### DATA EXTRACT
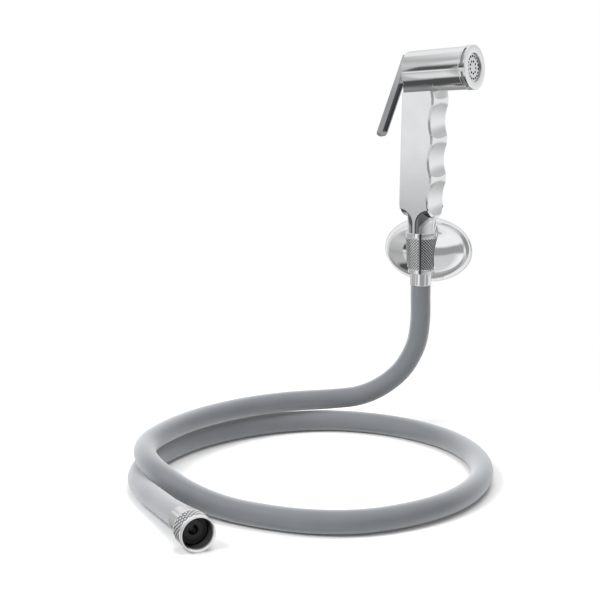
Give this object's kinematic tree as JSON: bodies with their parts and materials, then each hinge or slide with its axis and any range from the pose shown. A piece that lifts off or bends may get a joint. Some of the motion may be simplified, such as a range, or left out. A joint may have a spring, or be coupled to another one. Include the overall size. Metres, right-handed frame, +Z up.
{
  "type": "handheld bidet shower",
  "caption": "Chrome trigger spray handset with a scalloped square handle and knurled cone nut, hung in an oval wall holder, with a looped grey hose.",
  "frame": {"origin": "middle of the wall face of the holder's oval plate", "axes": "+Y into the wall, +Z up, +X to the right seen from the room; the room is on the -Y side"},
  "size_m": [0.2377, 0.3324, 0.2888],
  "materials": {
    "chrome": "polished",
    "steel": "satin",
    "brass": "machined",
    "white_plastic": "moulded",
    "rubber": "matt",
    "hose": "smooth, soft sheen"
  },
  "bodies": {
    "main_body": {"holder_base": "chrome", "holder_hook": "chrome", "holder_grub_screw": "steel", "handset_body": "chrome", "lever_pin": "steel", "hinge_carrier": "brass", "carrier_gasket": "rubber", "stem_o_ring": "rubber", "stem_gland": "brass", "valve_seat": "brass", "spring_cage": "white_plastic", "valve_spring": "steel", "spray_insert": "white_plastic", "cap_gasket": "rubber", "nozzle_plate": "steel", "spray_cap": "chrome", "cone_nut": "chrome", "cone_nut_washer": "rubber", "upper_hose_tail": "brass", "upper_ferrule": "chrome", "hose": "hose", "lower_ferrule": "chrome", "lower_hose_tail": "brass", "tap_nut_washer": "rubber"},
    "lever_body": {"lever": "chrome"},
    "stem_body": {"valve_stem": "brass", "valve_disc": "rubber"},
    "tap_nut_body": {"tap_nut": "chrome"}
  },
  "joints": [
    {"name": "lever_squeeze", "type": "hinge", "parent": "main_body", "child": "lever_body", "pos_m": [-0.00787, -0.01918, 0.14102], "axis": [-0.225, -0.9744, 0], "range_deg": [0, 16], "stiffness_Nm_per_rad": 0.6, "springref_deg": -11.46},
    {"name": "stem_slide", "type": "slide", "parent": "main_body", "child": "stem_body", "axis": [0.9707, -0.2241, 0.0872], "range_m": [0, 0.00232], "deforming": ["valve_spring"]},
    {"name": "tap_nut_spin", "type": "hinge", "parent": "main_body", "child": "tap_nut_body", "pos_m": [-0.056, -0.313, -0.1234], "axis": [0.7071, -0.7071, 0], "continuous": true}
  ],
  "couplings": [
    {"joint": "stem_slide", "follows": "lever_squeeze", "m_per_rad": 0.0083}
  ]
}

### WHAT YOU SHOULD DO
Every line in the data that holds "bodies" should be copied out.

### RESPONSE
Give this object's kinematic tree as JSON: bodies with their parts and materials, then each hinge or slide with its axis and any range from the pose shown. A piece that lifts off or bends may get a joint. Some of the motion may be simplified, such as a range, or left out. A joint may have a spring, or be coupled to another one. Include the overall size. Metres, right-handed frame, +Z up.
  "bodies": {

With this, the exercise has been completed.